Darüber hinaus stellte TANZ Bremen in den letzten drei Jahren im Rahmen der bundesweiten ›Neustart Kultur‹-Förderung während der Corona-Pandemie gemeinsam mit den Medienschaffenden von URBANSCREEN das internationale Projekt DIGITAL DIALOGUES auf die Beine: Bremer Künstler:innen erarbeiteten mit Künstler:innen aus aller Welt digital über Ländergrenzen hinweg Choreografien. Die daraus entstandenen Filme wurden auf Fassaden in Bremen projiziert und dem Tanz im öffentlichen Raum wurde mehr Sichtbarkeit verliehen. Zudem ermöglichte TANZ Bremen in Zusammenarbeit mit Unusual Symptoms/Theater Bremen die SYNERGYLABS als öffentliche Experimentierräume für zeitgenössische und urbane Tänzer:innen und reflektierte in internationalen, breit angelegten Think Tanks über die gesellschaftliche Bedeutung und Potentiale des Tanzes.

Das Theater Bremen mit seinen Bühnen bildet als Hauptspielstätte das Zentrum des Festivals. Darüber hinaus kooperiert TANZ Bremen kontinuierlich mit der Schwankhalle und weiteren Bühnen der Stadt. Zudem sorgt eine umfängliche Vernetzung mit anderen Kulturinstitutionen wie der Weserburg, der Kunsthalle Bremen, dem Gerhard-Marcks-Haus, dem KUBO, dem Kino city 46, dem Tanzwerk, dem LafdK, der tanzbar_bremen und Impuls für genreübergreifende Arbeiten und ein umfassendes Rahmenprogramm aus Tanzfilmen, Workshops, Diskussionen und Ausstellungen, das allen Bremer:innen zugänglich ist.

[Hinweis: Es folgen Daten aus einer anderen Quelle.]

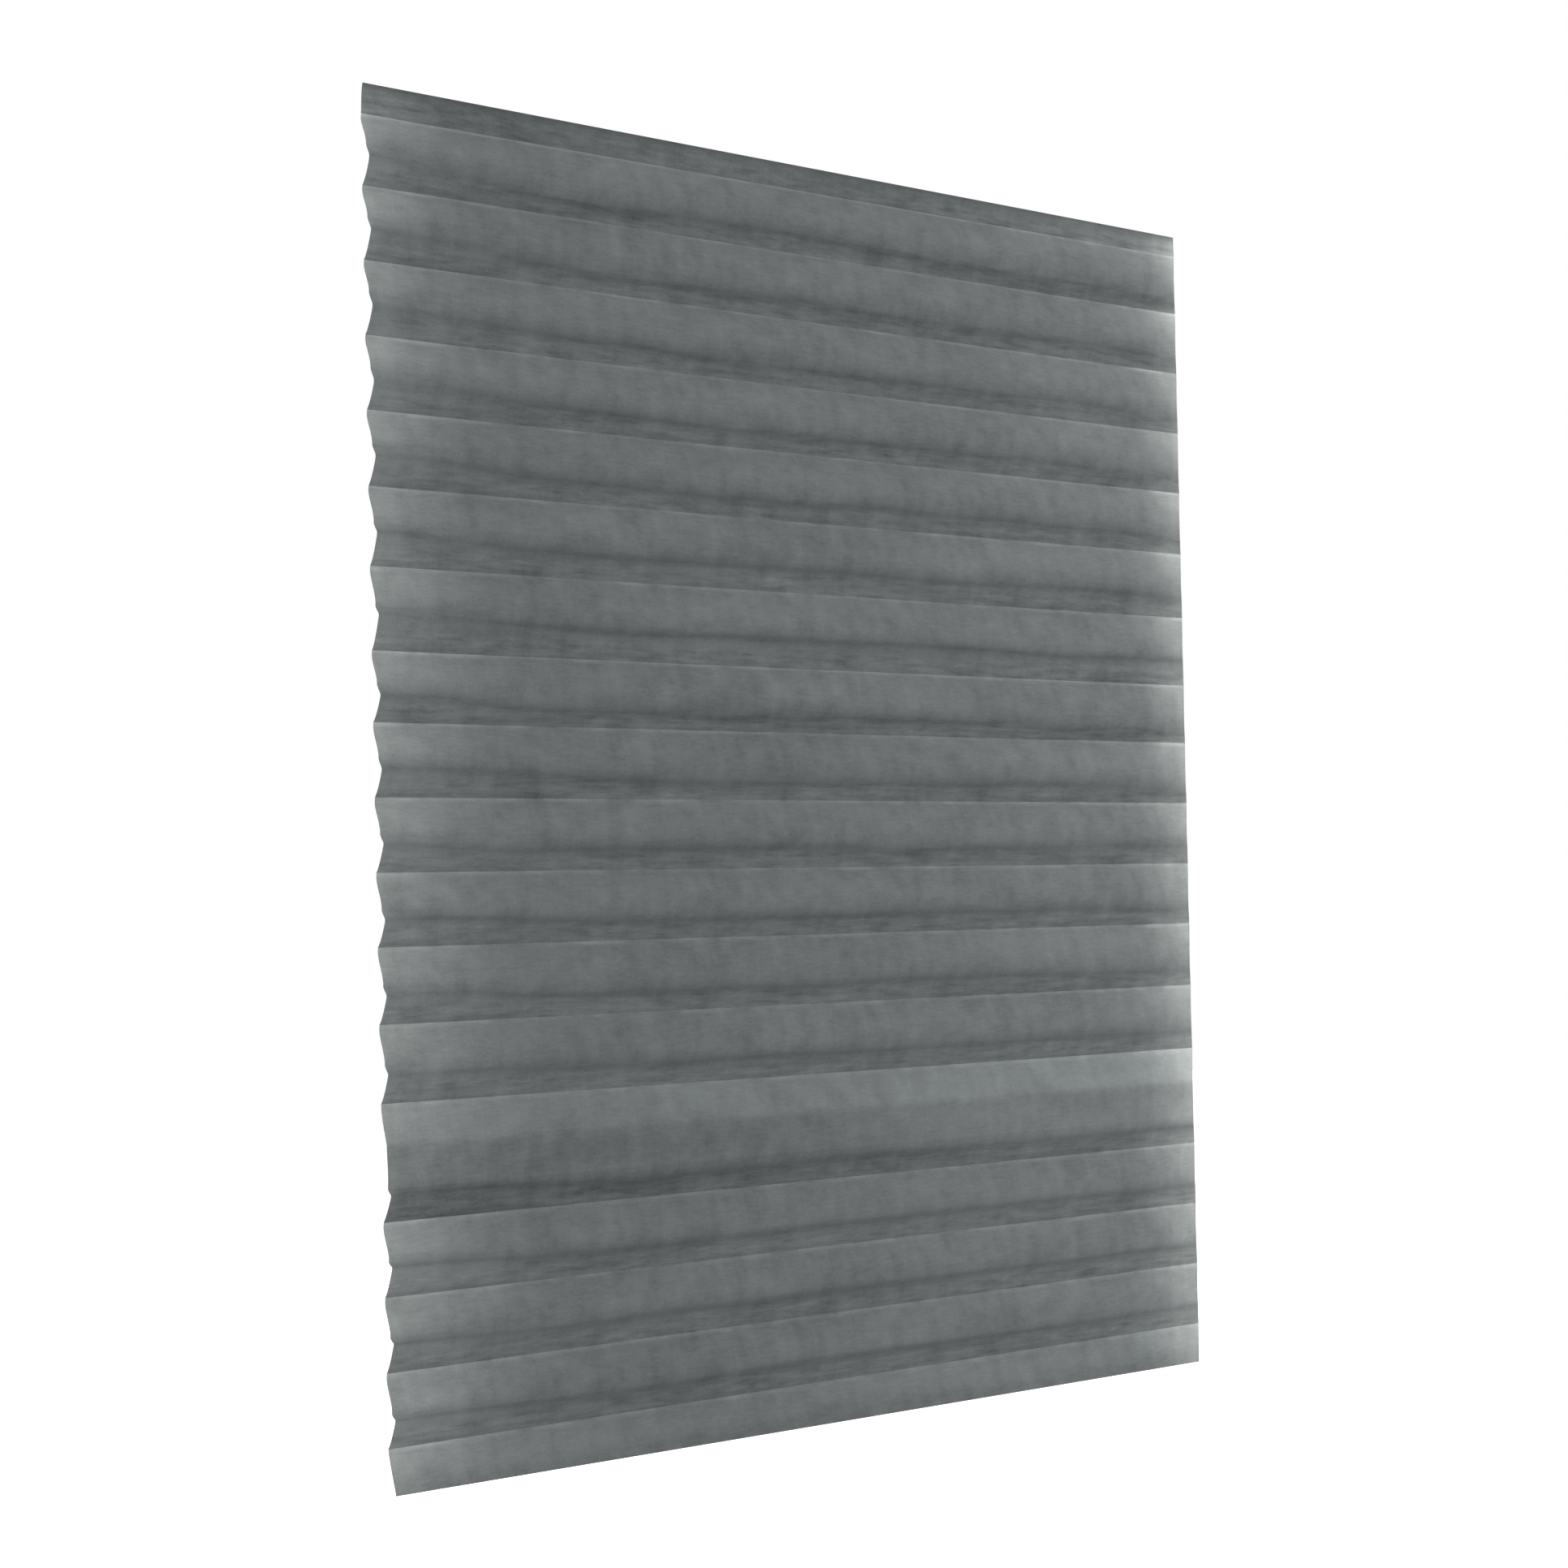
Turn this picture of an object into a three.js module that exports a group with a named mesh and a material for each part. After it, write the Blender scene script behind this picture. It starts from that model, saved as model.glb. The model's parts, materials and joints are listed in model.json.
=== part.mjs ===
// Self-adhesive pleated window shade, let down to its full drop.
// Millimetres, +Z up, the room on the -Y side and the window surface in the plane y = 0.
// The origin is the middle of the glued face of the adhesive tape.
//
// One strip of crease-folded cloth hangs from the tape. Every face between two creases is a
// separate stiff leaf, and neighbouring leaves turn about the crease line that they share.

import * as THREE from 'three';

// Cloth sheet
const clothWidth = 1220;
const clothThickness = 0.6;
const faceDepth = 50;
const creaseRelief = 0.3;

// Top strip, flat on the tape and leaning into the room above it
const topStripFlat = 19;
const topStripLean = 14;
const topStripLeanOut = 7;

// Adhesive tape
const tapeHeight = 17;
const tapeThickness = 1;
const tapeEndInset = 3;
const tapeFootInset = 1;
const tapeClearance = 0.3;

// Pleats. Each hangs open to a share of the flat cloth in it, given here from the top down,
// and its front crease stands out from its back creases by the same amount.
const frontCreaseStandOut = 18.4;
const pleatOpenShares = [
  0.827, 0.86, 0.863, 0.86, 0.878, 0.916, 0.97, 0.821, 0.86, 0.86, 0.854, 0.881, 0.899,
];
const lowerPleatOpenShares = [0.853, 0.857, 0.855];

// The wide pleat between them, whose first crease is pulled out almost flat, so that two faces
// of it hang as one leaf, bowed towards the room along that crease
const widePleatStandOut = 20;
const widePanelDepth = 96.7;
const widePanelBow = 2.6;
const wideReturnDepth = 44.9;

// Last leaf, down to the cut edge
const bottomLeafDepth = 53;
const bottomLeafStandOut = 20.5;

const clothColour = 0x686c6d;
const tapeColour = 0xe4e3dd;

const clothMaterial = () => new THREE.MeshStandardMaterial({
  color: clothColour,
  roughness: 0.95,
  metalness: 0,
});

const tapeMaterial = () => new THREE.MeshStandardMaterial({
  color: tapeColour,
  roughness: 0.6,
  metalness: 0,
});

const part = new THREE.Group();

// The room-side surface of the top strip, in whose plane the back creases lie
const roomSurface = -(tapeThickness + tapeClearance + clothThickness);
const firstCrease = -tapeHeight / 2 - tapeFootInset - creaseRelief;

// A closed prism with its outline in the Y-Z plane, run along X and centred on x = 0
function prism(outline, width) {
  const shape = new THREE.Shape(outline.map(([y, z]) => new THREE.Vector2(y, z)));
  const geometry = new THREE.ExtrudeGeometry(shape, { depth: width, bevelEnabled: false });
  // Shape x, shape y and the run become Y, Z and X
  geometry.applyMatrix4(new THREE.Matrix4().set(
    0, 0, 1, -width / 2,
    1, 0, 0, 0,
    0, 1, 0, 0,
    0, 0, 0, 1,
  ));
  return geometry;
}

function addMesh(name, geometry, material) {
  const mesh = new THREE.Mesh(geometry, material);
  mesh.name = name;
  part.add(mesh);
}

// Adhesive tape, glued to the window surface on one side and to the cloth on the other
function addTape() {
  const outline = [
    [0, -tapeHeight / 2],
    [0, tapeHeight / 2],
    [-tapeThickness, tapeHeight / 2],
    [-tapeThickness, -tapeHeight / 2],
  ];
  addMesh('adhesive_tape', prism(outline, clothWidth - 2 * tapeEndInset), tapeMaterial());
}

// Top strip of the cloth: flat on the tape, then leaning out to its cut edge
function addTopStrip() {
  const back = roomSurface + clothThickness;
  const foot = firstCrease + creaseRelief;
  const knee = foot + topStripFlat;
  const top = knee + topStripLean;
  const outline = [
    [back, foot],
    [back, knee],
    [back - topStripLeanOut, top],
    [roomSurface - topStripLeanOut, top],
    [roomSurface, knee],
    [roomSurface, foot],
  ];
  addMesh('top_strip', prism(outline, clothWidth), clothMaterial());
}

// A flat leaf and a bowed one, each hanging down from z = 0 with its hinge surface at y = 0.
// Both ends stop short of the crease lines, where the next leaf begins.
function flatLeaf(run, side) {
  const geometry = new THREE.BoxGeometry(clothWidth, clothThickness, run - 2 * creaseRelief);
  geometry.translate(0, side * clothThickness / 2, -run / 2);
  return geometry;
}

function bowedLeaf(run, side, bow) {
  const far = side * clothThickness;
  const out = -side * bow;
  const top = -creaseRelief;
  const foot = creaseRelief - run;
  const outline = [
    [0, top],
    [far, top],
    [far + out, -run / 2],
    [far, foot],
    [0, foot],
    [out, -run / 2],
  ];
  return prism(outline, clothWidth);
}

// One leaf of the cloth between two crease lines, in a group that stands on the upper crease.
// A leaf that falls towards the room (side 1) turns about its room-side surface at the upper
// crease and about its window-side surface at the lower one, and a returning leaf (side -1) the
// other way round, so two leaves that close on each other meet face to face and never bite.
function addLeaf(name, crease, tilt, depth, side, bow = 0) {
  const run = Math.sqrt(depth ** 2 - clothThickness ** 2);
  const geometry = bow > 0 ? bowedLeaf(run, side, bow) : flatLeaf(run, side);
  const leaf = new THREE.Mesh(geometry, clothMaterial());
  leaf.name = name;
  leaf.rotation.x = -side * Math.asin(clothThickness / depth);
  const hinge = new THREE.Group();
  hinge.position.set(0, crease.y, crease.z);
  hinge.rotation.x = -side * tilt;
  hinge.add(leaf);
  part.add(hinge);
  return { y: crease.y - side * depth * Math.sin(tilt), z: crease.z - depth * Math.cos(tilt) };
}

// The two leaves of a pleat, as tilt from the vertical and depth from crease to crease
function evenPleat(openShare) {
  const leafHeight = openShare * faceDepth;
  const tilt = Math.atan2(frontCreaseStandOut, leafHeight);
  const depth = Math.hypot(frontCreaseStandOut, leafHeight);
  return { upperTilt: tilt, upperDepth: depth, lowerTilt: tilt, lowerDepth: depth, bow: 0 };
}

const widePleat = {
  upperTilt: Math.asin(widePleatStandOut / widePanelDepth),
  upperDepth: widePanelDepth,
  lowerTilt: Math.asin(widePleatStandOut / wideReturnDepth),
  lowerDepth: wideReturnDepth,
  bow: widePanelBow,
};

const pleats = [
  ...pleatOpenShares.map(evenPleat),
  widePleat,
  ...lowerPleatOpenShares.map(evenPleat),
];

const twoDigits = (count) => String(count).padStart(2, '0');

addTape();
addTopStrip();
let crease = { y: roomSurface, z: firstCrease };
pleats.forEach((pleat, index) => {
  const label = `pleat_${twoDigits(index + 1)}`;
  crease = addLeaf(`${label}_upper`, crease, pleat.upperTilt, pleat.upperDepth, 1, pleat.bow);
  crease = addLeaf(`${label}_lower`, crease, pleat.lowerTilt, pleat.lowerDepth, -1);
});
const bottomLeafTilt = Math.asin(bottomLeafStandOut / bottomLeafDepth);
addLeaf('bottom_leaf', crease, bottomLeafTilt, bottomLeafDepth, 1);

export default part;
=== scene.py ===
import json
import math
import random

import bmesh
import bpy
from mathutils import Matrix, Vector, noise
from mathutils.geometry import interpolate_bezier


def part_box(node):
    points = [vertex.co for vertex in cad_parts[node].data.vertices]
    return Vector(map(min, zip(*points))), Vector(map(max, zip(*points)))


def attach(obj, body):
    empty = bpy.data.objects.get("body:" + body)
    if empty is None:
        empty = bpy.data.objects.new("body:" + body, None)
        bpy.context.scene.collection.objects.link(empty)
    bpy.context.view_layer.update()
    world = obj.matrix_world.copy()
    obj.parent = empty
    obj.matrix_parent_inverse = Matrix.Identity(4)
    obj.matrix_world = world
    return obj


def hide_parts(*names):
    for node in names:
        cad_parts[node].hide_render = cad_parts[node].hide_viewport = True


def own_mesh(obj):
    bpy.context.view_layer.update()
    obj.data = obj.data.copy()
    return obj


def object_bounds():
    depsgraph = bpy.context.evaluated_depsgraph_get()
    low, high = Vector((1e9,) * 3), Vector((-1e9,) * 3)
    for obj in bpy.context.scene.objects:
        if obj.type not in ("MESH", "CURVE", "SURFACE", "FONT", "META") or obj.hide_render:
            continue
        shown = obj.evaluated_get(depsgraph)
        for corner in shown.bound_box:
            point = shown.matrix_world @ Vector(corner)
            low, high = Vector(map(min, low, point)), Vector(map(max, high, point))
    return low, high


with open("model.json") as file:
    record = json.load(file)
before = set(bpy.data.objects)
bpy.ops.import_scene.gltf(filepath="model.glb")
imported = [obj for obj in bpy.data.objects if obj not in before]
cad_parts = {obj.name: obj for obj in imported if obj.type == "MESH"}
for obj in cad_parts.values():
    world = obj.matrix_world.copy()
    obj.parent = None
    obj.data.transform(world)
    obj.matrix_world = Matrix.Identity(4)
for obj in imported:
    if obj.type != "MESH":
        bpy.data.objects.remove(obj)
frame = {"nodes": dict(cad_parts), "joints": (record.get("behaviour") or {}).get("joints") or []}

cad_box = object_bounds()

# Adhesive tape
# A double-sided tape of acrylic foam, cut a little shorter than the cloth is wide. One face is
# pressed on the back of the top strip, and the other is glued to the window frame.
MM = 0.001
TAPE_TONE = "#E2E0D8"
TAPE_SHADOW_TONE = "#D0CDC3"
# The cells of real foam are about a tenth as wide, too fine to show
TAPE_CELL = 2 * MM
TAPE_CELL_RELIEF = 0.1 * MM


def linear(hex_tone):
    """The linear colour, with alpha, of an sRGB hex value."""
    shares = [int(hex_tone[i:i + 2], 16) / 255 for i in (1, 3, 5)]
    return tuple(s / 12.92 if s <= 0.04045 else ((s + 0.055) / 1.055) ** 2.4 for s in shares) + (1.0,)


def new_material(name):
    """A material with an empty node tree."""
    material = bpy.data.materials.new(name)
    material.use_nodes = True
    material.node_tree.nodes.clear()
    return material


def add_node(owner, kind, settings=None, inputs=None):
    """Adds a node to the tree of a material or a world. An input is a value, an output to link,
    or a node whose first output in use is linked."""
    node = owner.node_tree.nodes.new(kind)
    for name, value in (settings or {}).items():
        setattr(node, name, value)
    for key, value in (inputs or {}).items():
        if isinstance(value, bpy.types.Node):
            value = next(output for output in value.outputs if output.enabled)
        if isinstance(value, bpy.types.NodeSocket):
            owner.node_tree.links.new(value, node.inputs[key])
        else:
            node.inputs[key].default_value = value
    return node


def acrylic_foam_tape():
    """Off-white foam with a fine closed-cell grain and a dull tack."""
    material = new_material("Acrylic foam tape")
    place = add_node(material, "ShaderNodeTexCoord").outputs["Object"]
    grain = add_node(material, "ShaderNodeTexNoise", inputs={
        "Vector": place, "Scale": 1 / TAPE_CELL, "Detail": 3.0})
    tone = add_node(material, "ShaderNodeMix", {"data_type": "RGBA"}, {
        "Factor": grain, "A": linear(TAPE_SHADOW_TONE), "B": linear(TAPE_TONE)})
    bump = add_node(material, "ShaderNodeBump", inputs={
        "Strength": 0.4, "Distance": TAPE_CELL_RELIEF, "Height": grain})
    surface = add_node(material, "ShaderNodeBsdfPrincipled", inputs={
        "Base Color": tone, "Roughness": 0.45, "Normal": bump})
    add_node(material, "ShaderNodeOutputMaterial", inputs={"Surface": surface})
    return material


tape = frame["nodes"]["adhesive_tape"]
tape.data.materials.clear()
tape.data.materials.append(acrylic_foam_tape())

# Pleated cloth
# One sheet of nonwoven polyester, pressed into creases about 50 mm apart. The back creases are
# crisp. The front ones have relaxed, so the cloth rolls over softly below each of them.
CLOTH_WIDTH = cad_box[1].x - cad_box[0].x
CLOTH_THICKNESS = 0.4 * MM
CLOTH_DARK_TONE = "#595D5E"
CLOTH_LIGHT_TONE = "#797E7F"
FRONT_CREASE_DEPTH = 18.4 * MM
# Every leaf has the same columns, 5 mm wide, so that neighbours meet all along their crease
COLUMNS = 244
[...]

Nach der Festivalgründung durch Inge Deppert von Impuls leiteten Susanne Schlicher, Birgit Freitag und Hans Diers das Festival. 2004 übernahmen Honne Dohrmann (bis 2013) und Sabine Gehm die künstlerische Leitung. Seitdem findet TANZ Bremen biennal statt – mit einigen Ausnahmen in Zeiten knapper öffentlicher Haushaltskassen und während der Corona-Pandemie.

Das für 2024 geplante Festival musste aufgrund der Wahl in Bremen und der damit verbundenen haushaltsfreien Zeit nach 2025 verschoben werden. Die Planungen für die nächste Festivalausgabe laufen – im Frühjahr 2025 soll es so weit sein. Aktuell steht das Festival allerdings noch ohne verbindliche finanzielle Zusage da und ist im intensiven Austausch mit dem Senat für Kultur und dem Theater Bremen, um eine Lösung für die Zukunft zu finden.

Um weiterhin ein internationales Festival mit dieser Strahlkraft durchführen zu können, braucht es eine öffentliche Förderung durch die Stadt Bremen – und es braucht eine langfristige Planungssicherheit. Sie bildet die Basis für die Akquise von Drittmitteln, denn die Förderung durch Stiftungen und internationale Vertretungen sowie die langjährige Unterstützung der Sparkasse Bremen machen inzwischen die Hälfte des Etats aus. Zudem können nur mit erheblichem Vorlauf Einladungen an renommierte Künst-ler:innen in aller Welt oder auf Europa-Tourneen ausgesprochen und ein breitgefächertes, auch international überzeugendes Programm zusammengestellt werden.

Dass das bisher gelang, zeigt die enorme Zuschauerresonanz mit Standing Ovations und vielen ausverkauften Vorstellungen. Aber auch die vielen Anfragen renommierter Künstler:innen für Auftritte beim Festival bezeugen die Bedeutung von TANZ Bremen auf der internationalen Veranstaltungslandkarte.